Zusammenfassend kann man sagen, dass eine rein chirurgische Intervention bei HPV-assoziierten Tumoren im Stadium 1 (T1-2) gleichwertig zur Kombinationstherapie ist. Das Gesamtüberleben nach 4 Jahren liegt nach einer rein chirurgischen Intervention bei 93%, nach zusätzlicher Radiochemotherapie ebenfalls bei 93% und nach zusätzlicher adjuvanter Chemotherapie bei 95,6%. Es besteht somit kein signifikanter Unterschied. Bei zunahme der Risikopunkte kommt es zu einem Absinken der Überlebensrate um etwa 5% [6].
Quellen:
[1] Wagner S, Reder H, Sharma SJ, Würdemann N, Wittekindt C, Klußmann JP. Das HPV-getriebene Oropharynxkarzinom – Inzidenz, Trends, Diagnose und Therapie. Der Urologe December 2018, Volume 57, Issue 12. Springer Medizin Verlag GmbH
[6] Tribius S, Würdemann N, Laban S, Sharma SJ, Wagner S, Hoffmann TK, Wittekindt C, Klussmann JP. Update zu HPV-assoziierten Kopf-Hals-Karzinomen – Highlights der ASCO-Jahrestagung 2018. HNO December 2018, Volume 66, Issue 12.
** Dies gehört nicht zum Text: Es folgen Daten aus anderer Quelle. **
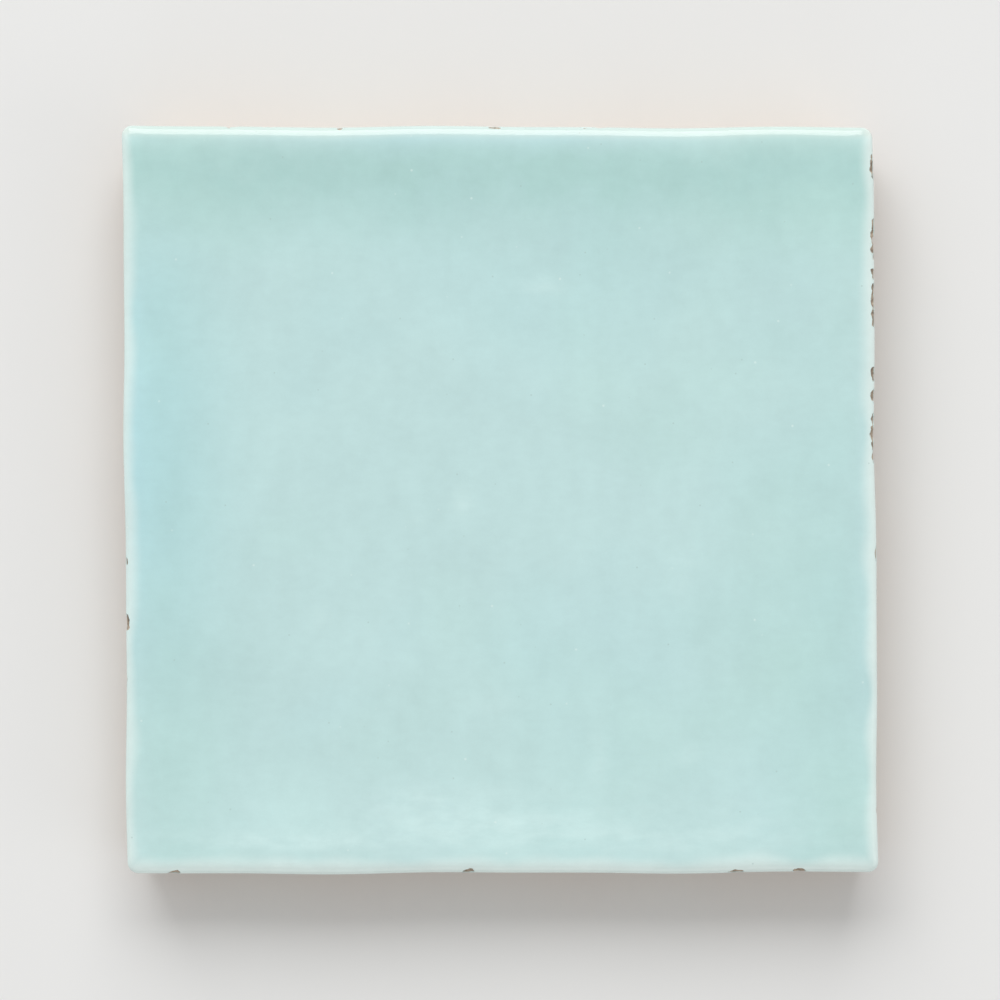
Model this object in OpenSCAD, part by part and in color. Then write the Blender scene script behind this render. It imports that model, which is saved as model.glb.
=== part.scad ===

[7] Schroeder L1, Wichmann G2, Willner M2, Michel A1, Wiesenfarth M3, Flechtenmacher C4, Gradistanac T5, Pawlita M1, Dietz A2, Waterboer T1, Holzinger D1. Antibodies against human papillomaviruses as diagnostic and prognostic biomarker in patients with neck squamous cell carcinoma from unknown primary tumor. Int J Cancer. 2018 Apr 1;142(7):1361-1368.